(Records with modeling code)
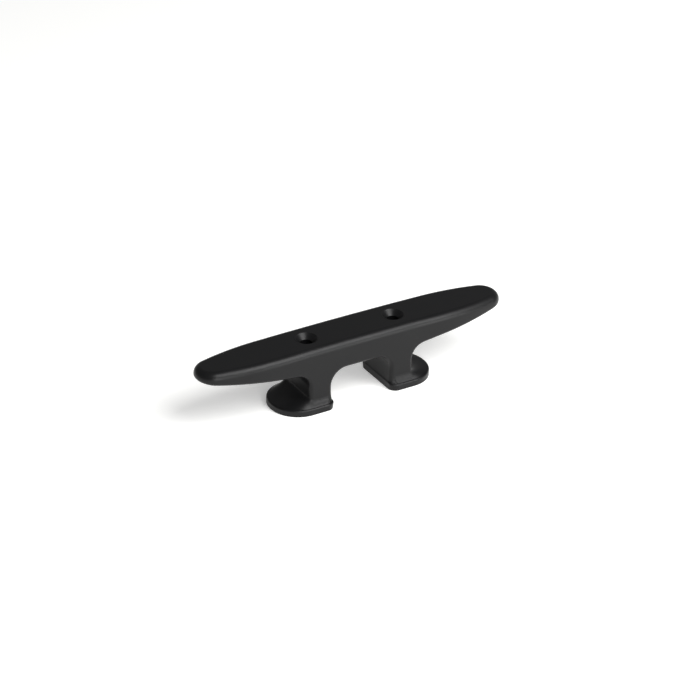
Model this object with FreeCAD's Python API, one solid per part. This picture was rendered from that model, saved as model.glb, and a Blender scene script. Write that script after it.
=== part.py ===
import FreeCAD, Part
import math
import os

os.makedirs("parts", exist_ok=True)
V = FreeCAD.Vector

# The cleat is one moulding: a bar with two horns, carried on two legs that end in
# flared feet. X runs along the bar, Y across it, Z up from the mounting face, and the
# origin is the middle of the footprint.

# Screws
hole_spacing = 43.1
bore_diameter = 5.4
countersink_diameter = 9.8
countersink_angle = 90.0

# Bar and horns
bar_length = 150.0
bar_width = 22.2
bar_height = 30.1
crown_radius = 2500.0
shoulder_radius = 118.0
nose_radius = 8.2
horn_root_height = 17.9
horn_tip_thickness = 4.8
horn_belly = 0.3

# Legs and the arch between them
arch_height = 17.3
arch_radius = 7.4
throat_radius = 6.7
wall_to_arch = 4.1
wall_to_throat = 1.4

# Feet
foot_width = 26.8
foot_thickness = 3.0
foot_heel = 0.7
foot_reach = 13.0
foot_corner_radius = 3.7
foot_end_radius = 13.0
flare_rise = 4.3
flare_sweep = 42.0

# Edge rounding
top_edge_radius = 3.4
low_edge_radius = 1.7
rim_radius = 0.8

# How far a cutting outline runs past the part, and one form runs inside the next
clearance = 5.0
overlap = 0.05

half_length = bar_length / 2
half_width = bar_width / 2
hole_x = hole_spacing / 2
bore_radius = bore_diameter / 2
leg_inner = hole_x - bore_radius - wall_to_arch
leg_outer = hole_x + bore_radius + wall_to_throat
end_radius = min(foot_end_radius, foot_width / 2 - overlap)

# The bar's two roundings meet around the nose, so the tip's thickness limits them. They
# may add up to a little more than it, because the underside slopes.
tip_fill = 1.15
round_fit = min(1, tip_fill * horn_tip_thickness / (top_edge_radius + low_edge_radius))
top_round = top_edge_radius * round_fit
low_round = low_edge_radius * round_fit

# The top is arched lengthwise over the legs, up to where the sides start to draw in,
# and runs on straight from there along each horn, at the slope it has reached.
nose_run = math.sqrt((shoulder_radius - nose_radius) ** 2 - (shoulder_radius - half_width) ** 2)
horn_run = nose_run + nose_radius
horn_slope = math.asin(half_length / math.hypot(crown_radius, horn_run)) - math.atan(horn_run / crown_radius)
horn_start = V(
    crown_radius * math.sin(horn_slope), 0,
    bar_height - crown_radius * (1 - math.cos(horn_slope)))
nose_top = horn_start.z - horn_run * math.sin(horn_slope)


def arc(centre, radius, start, end):
    """A level arc between two bearings, in degrees."""
    bearings = [math.radians(a) for a in (start, (start + end) / 2, end)]
    return Part.Arc(*[centre + V(math.cos(a), math.sin(a), 0) * radius for a in bearings]).toShape()


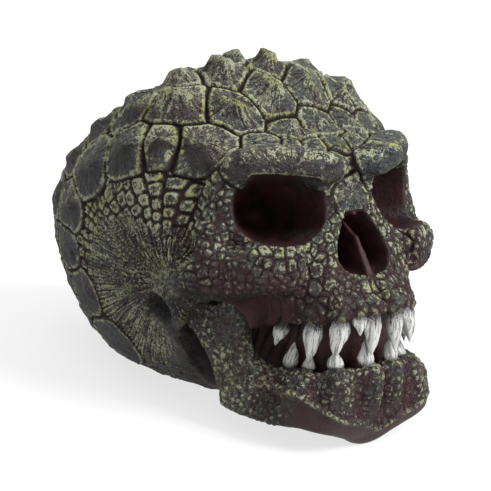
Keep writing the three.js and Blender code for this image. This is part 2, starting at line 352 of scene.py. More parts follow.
def nostril(side):
    """The cutter of one half of the nose, flat against the wall between the two."""

    def ring(k):
        back = mix(*NOSE_DEPTH, k)
        draw = mix(1, 0.7, k)
        y, z = NOSE_AT[0] + back * math.cos(NOSE_TILT), NOSE_AT[1] - back * math.sin(NOSE_TILT)
        up = np.array([0, math.sin(NOSE_TILT), math.cos(NOSE_TILT)]) * draw
        return np.array([0, y, z]), (side * draw, 0, 0), up, 1

    o = tube("nostril", ring, 12, 48)
    p = points(o)
    up, back = nose_flat(p)
    draw = nose_draw(back)
    turn = np.arctan2(p[:, 0] * side, up)
    pole = np.hypot(p[:, 0], up) < 1e-6
    high = mix(NOSE_HEIGHT[0], NOSE_HEIGHT[-1], (np.cos(turn) + 1) / 2)
    wide = np.interp(high, NOSE_HEIGHT, NOSE_HALF)
    wall = 1.1 + 1.0 * smooth(4, -14, high)
    outer = wall + np.maximum(wide - wall, 0.4 * np.sin(turn))
    x = np.where(pole, 6, np.where(np.sin(turn) > 0.02, outer, wall)) * draw * side
    h = np.where(pole, 0, high) * draw
    y = NOSE_AT[0] + back * math.cos(NOSE_TILT) + h * math.sin(NOSE_TILT)
    z = NOSE_AT[1] - back * math.sin(NOSE_TILT) + h * math.cos(NOSE_TILT)
    set_points(o, np.stack([x, y, z], 1))
    outward(o)
    return o


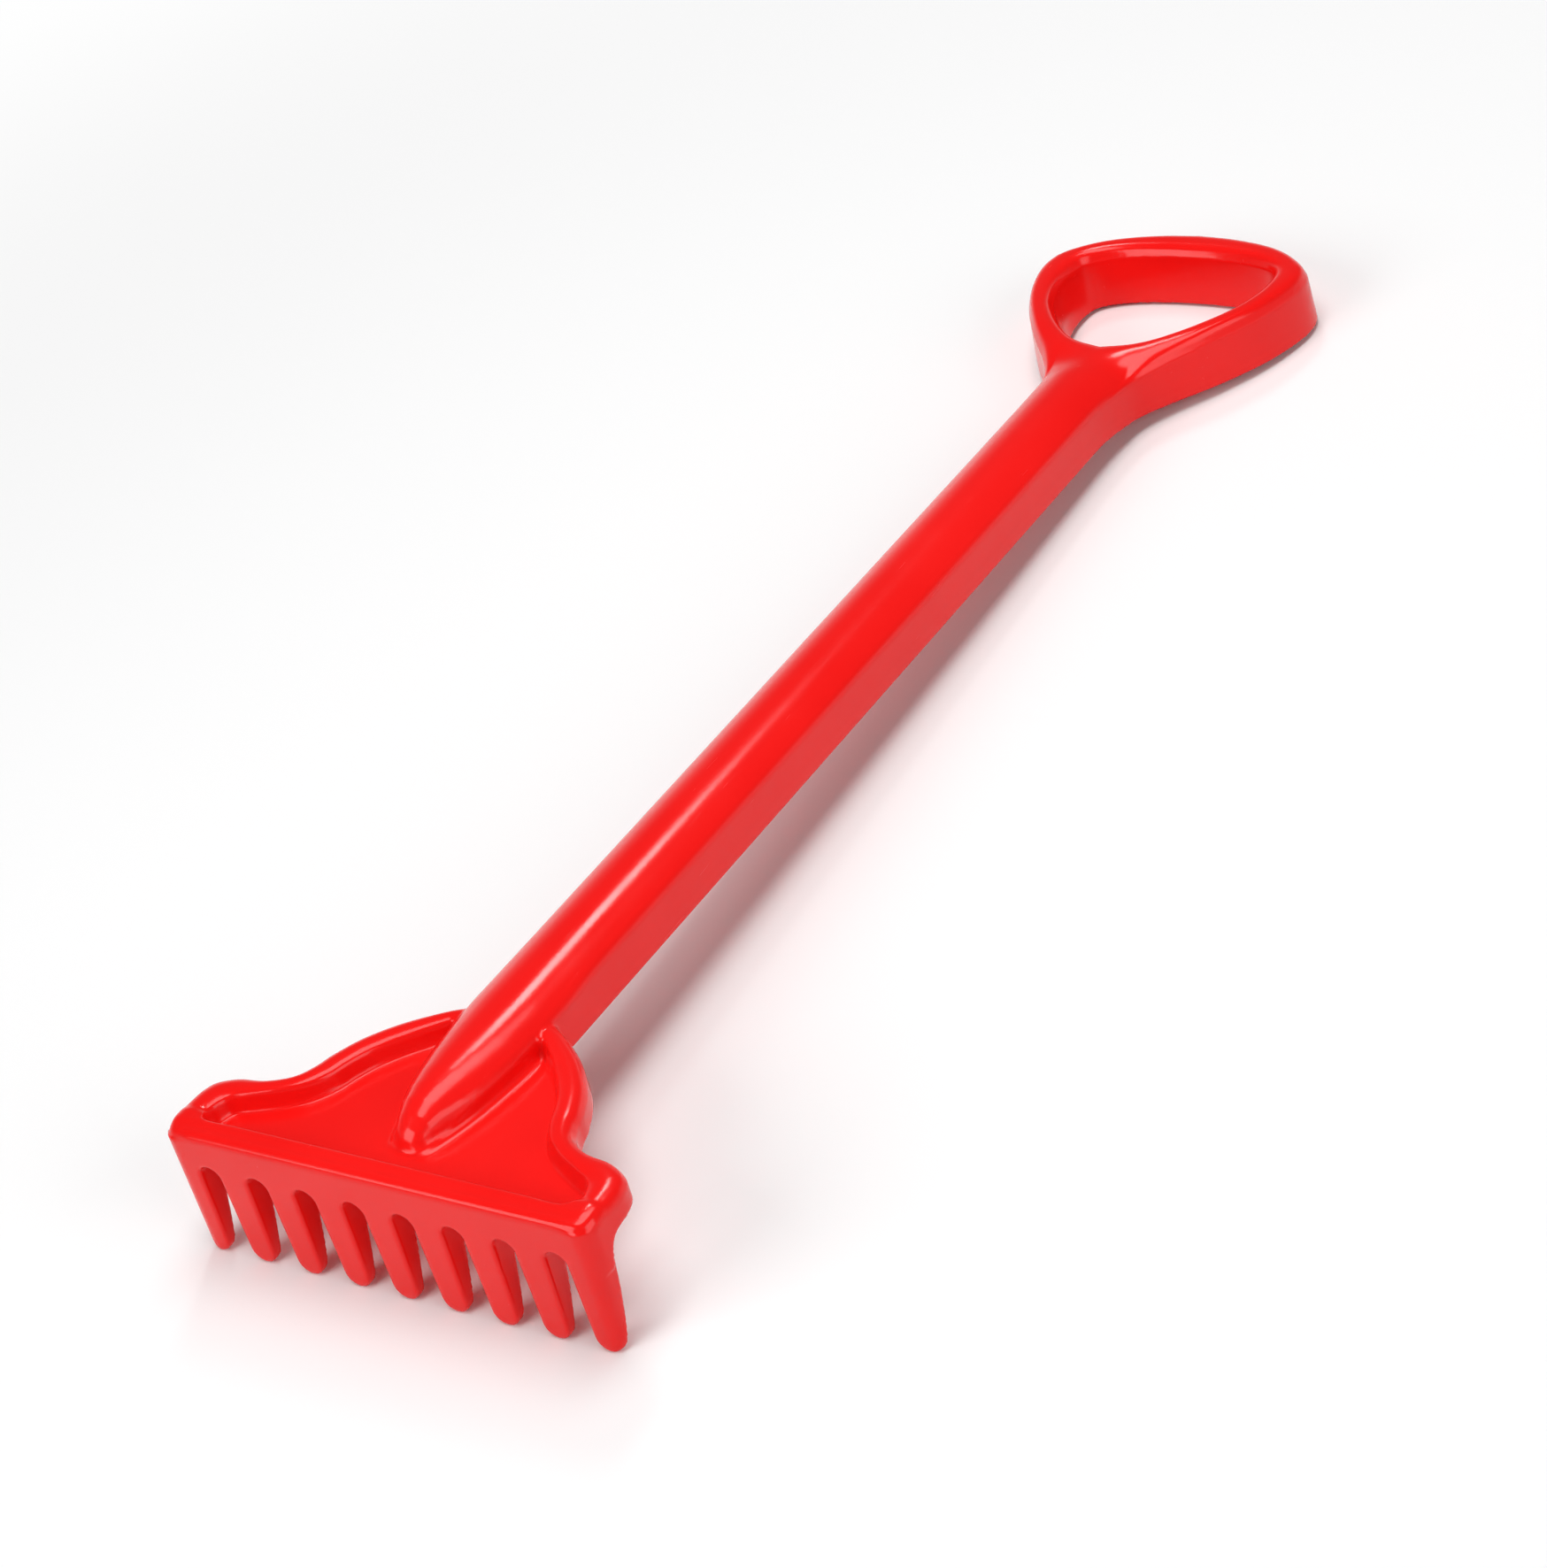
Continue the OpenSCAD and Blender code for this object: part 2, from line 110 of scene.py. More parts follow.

**DESCRIPTION OF THE TASK:** The lines to transcribe begin at the line with "Keep writing the" and end at the line with "return np.array([0, y, z]), (side"; copy them exactly, both ends included.

**FINISHED ANSWER:**
Keep writing the three.js and Blender code for this image. This is part 2, starting at line 352 of scene.py. More parts follow.
def nostril(side):
    """The cutter of one half of the nose, flat against the wall between the two."""

    def ring(k):
        back = mix(*NOSE_DEPTH, k)
        draw = mix(1, 0.7, k)
        y, z = NOSE_AT[0] + back * math.cos(NOSE_TILT), NOSE_AT[1] - back * math.sin(NOSE_TILT)
        up = np.array([0, math.sin(NOSE_TILT), math.cos(NOSE_TILT)]) * draw
        return np.array([0, y, z]), (side * draw, 0, 0), up, 1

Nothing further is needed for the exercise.